• [TASK DETAILS]: What is to be transcribed is the run of lines opening with the one that has "Reconstruct the object" and closing with the one that has "const TORSO_SIDES = 40;", and only that run, exactly.

• [ENTRIES PROVIDED]:
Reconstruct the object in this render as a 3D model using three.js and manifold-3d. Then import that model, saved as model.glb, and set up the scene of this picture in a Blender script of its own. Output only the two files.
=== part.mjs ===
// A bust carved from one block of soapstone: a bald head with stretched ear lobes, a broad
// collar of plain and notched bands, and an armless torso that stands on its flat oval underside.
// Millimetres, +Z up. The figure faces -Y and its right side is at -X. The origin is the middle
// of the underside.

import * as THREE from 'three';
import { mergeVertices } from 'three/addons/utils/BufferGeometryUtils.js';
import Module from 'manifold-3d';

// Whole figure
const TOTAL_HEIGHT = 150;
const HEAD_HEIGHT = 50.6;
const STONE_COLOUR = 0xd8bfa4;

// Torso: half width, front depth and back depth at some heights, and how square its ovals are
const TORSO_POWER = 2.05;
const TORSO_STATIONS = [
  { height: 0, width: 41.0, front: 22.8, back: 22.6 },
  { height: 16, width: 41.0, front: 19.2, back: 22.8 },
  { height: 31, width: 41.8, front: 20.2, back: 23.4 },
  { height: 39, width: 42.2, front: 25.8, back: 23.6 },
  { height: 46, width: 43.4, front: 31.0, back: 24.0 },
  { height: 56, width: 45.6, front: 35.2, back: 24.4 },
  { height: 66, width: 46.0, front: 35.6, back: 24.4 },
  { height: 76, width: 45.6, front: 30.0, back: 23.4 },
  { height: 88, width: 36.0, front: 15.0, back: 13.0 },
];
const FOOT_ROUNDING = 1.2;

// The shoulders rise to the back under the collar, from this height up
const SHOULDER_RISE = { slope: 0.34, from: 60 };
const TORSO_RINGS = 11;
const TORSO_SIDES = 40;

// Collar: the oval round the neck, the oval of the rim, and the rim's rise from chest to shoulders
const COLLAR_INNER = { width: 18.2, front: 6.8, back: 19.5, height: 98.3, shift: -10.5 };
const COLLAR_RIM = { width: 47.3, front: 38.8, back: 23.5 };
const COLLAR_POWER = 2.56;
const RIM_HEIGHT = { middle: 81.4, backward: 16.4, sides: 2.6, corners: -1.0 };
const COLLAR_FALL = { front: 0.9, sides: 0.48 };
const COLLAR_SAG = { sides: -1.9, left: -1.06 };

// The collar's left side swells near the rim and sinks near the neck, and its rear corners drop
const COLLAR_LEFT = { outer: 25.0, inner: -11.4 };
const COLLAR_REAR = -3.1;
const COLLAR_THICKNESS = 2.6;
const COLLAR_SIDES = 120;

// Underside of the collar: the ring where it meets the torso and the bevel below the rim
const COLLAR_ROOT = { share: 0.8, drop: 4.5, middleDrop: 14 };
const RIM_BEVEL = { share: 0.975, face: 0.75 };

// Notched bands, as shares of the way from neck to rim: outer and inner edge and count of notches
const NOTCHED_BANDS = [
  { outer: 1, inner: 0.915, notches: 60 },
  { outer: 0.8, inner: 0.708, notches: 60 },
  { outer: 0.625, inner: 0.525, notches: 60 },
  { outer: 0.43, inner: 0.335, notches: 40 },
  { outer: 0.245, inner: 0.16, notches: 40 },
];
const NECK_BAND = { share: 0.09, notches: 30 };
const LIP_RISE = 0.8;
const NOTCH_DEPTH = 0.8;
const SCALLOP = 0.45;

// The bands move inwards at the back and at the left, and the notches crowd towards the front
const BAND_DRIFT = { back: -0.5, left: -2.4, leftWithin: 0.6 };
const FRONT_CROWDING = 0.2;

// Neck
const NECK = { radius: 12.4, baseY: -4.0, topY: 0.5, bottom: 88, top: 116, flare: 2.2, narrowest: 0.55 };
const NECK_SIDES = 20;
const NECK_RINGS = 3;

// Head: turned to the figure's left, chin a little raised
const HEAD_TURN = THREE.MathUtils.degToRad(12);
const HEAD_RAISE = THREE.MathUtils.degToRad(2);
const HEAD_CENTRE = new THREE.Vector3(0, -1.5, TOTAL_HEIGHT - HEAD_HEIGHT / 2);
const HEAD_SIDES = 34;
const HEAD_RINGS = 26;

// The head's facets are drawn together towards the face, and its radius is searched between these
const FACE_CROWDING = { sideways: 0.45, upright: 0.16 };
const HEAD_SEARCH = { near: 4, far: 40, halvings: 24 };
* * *
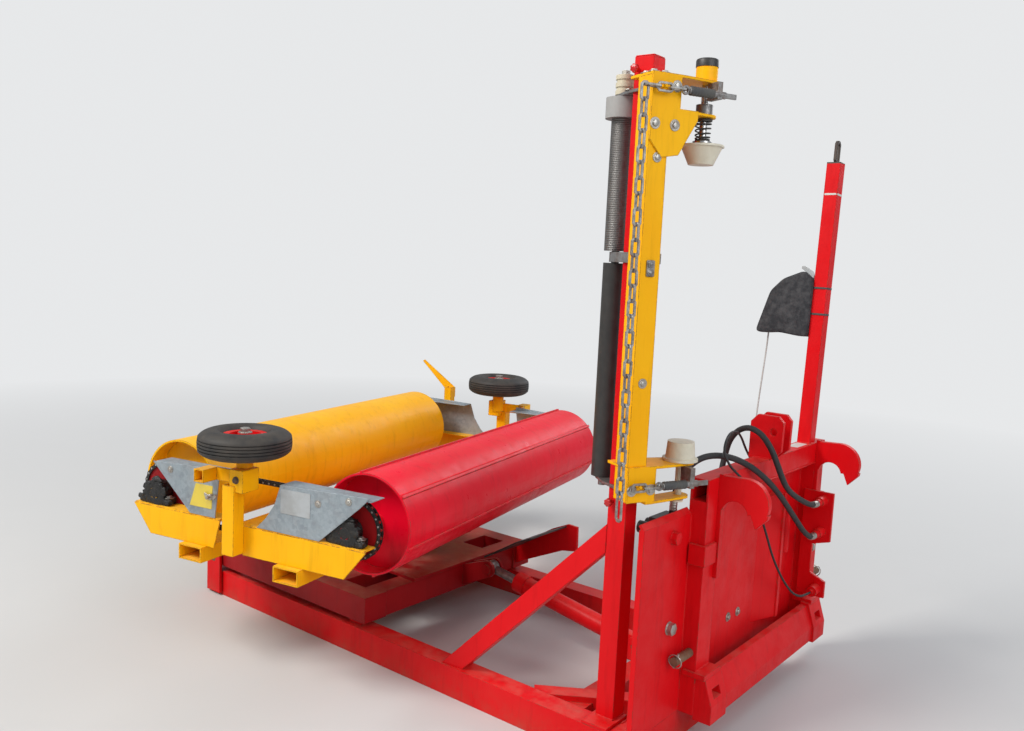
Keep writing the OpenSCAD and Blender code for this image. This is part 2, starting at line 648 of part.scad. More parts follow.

• [WORKED SOLUTION]:
Reconstruct the object in this render as a 3D model using three.js and manifold-3d. Then import that model, saved as model.glb, and set up the scene of this picture in a Blender script of its own. Output only the two files.
=== part.mjs ===
// A bust carved from one block of soapstone: a bald head with stretched ear lobes, a broad
// collar of plain and notched bands, and an armless torso that stands on its flat oval underside.
// Millimetres, +Z up. The figure faces -Y and its right side is at -X. The origin is the middle
// of the underside.

import * as THREE from 'three';
import { mergeVertices } from 'three/addons/utils/BufferGeometryUtils.js';
import Module from 'manifold-3d';

// Whole figure
const TOTAL_HEIGHT = 150;
const HEAD_HEIGHT = 50.6;
const STONE_COLOUR = 0xd8bfa4;

// Torso: half width, front depth and back depth at some heights, and how square its ovals are
const TORSO_POWER = 2.05;
const TORSO_STATIONS = [
  { height: 0, width: 41.0, front: 22.8, back: 22.6 },
  { height: 16, width: 41.0, front: 19.2, back: 22.8 },
  { height: 31, width: 41.8, front: 20.2, back: 23.4 },
  { height: 39, width: 42.2, front: 25.8, back: 23.6 },
  { height: 46, width: 43.4, front: 31.0, back: 24.0 },
  { height: 56, width: 45.6, front: 35.2, back: 24.4 },
  { height: 66, width: 46.0, front: 35.6, back: 24.4 },
  { height: 76, width: 45.6, front: 30.0, back: 23.4 },
  { height: 88, width: 36.0, front: 15.0, back: 13.0 },
];
const FOOT_ROUNDING = 1.2;

// The shoulders rise to the back under the collar, from this height up
const SHOULDER_RISE = { slope: 0.34, from: 60 };
const TORSO_RINGS = 11;
const TORSO_SIDES = 40;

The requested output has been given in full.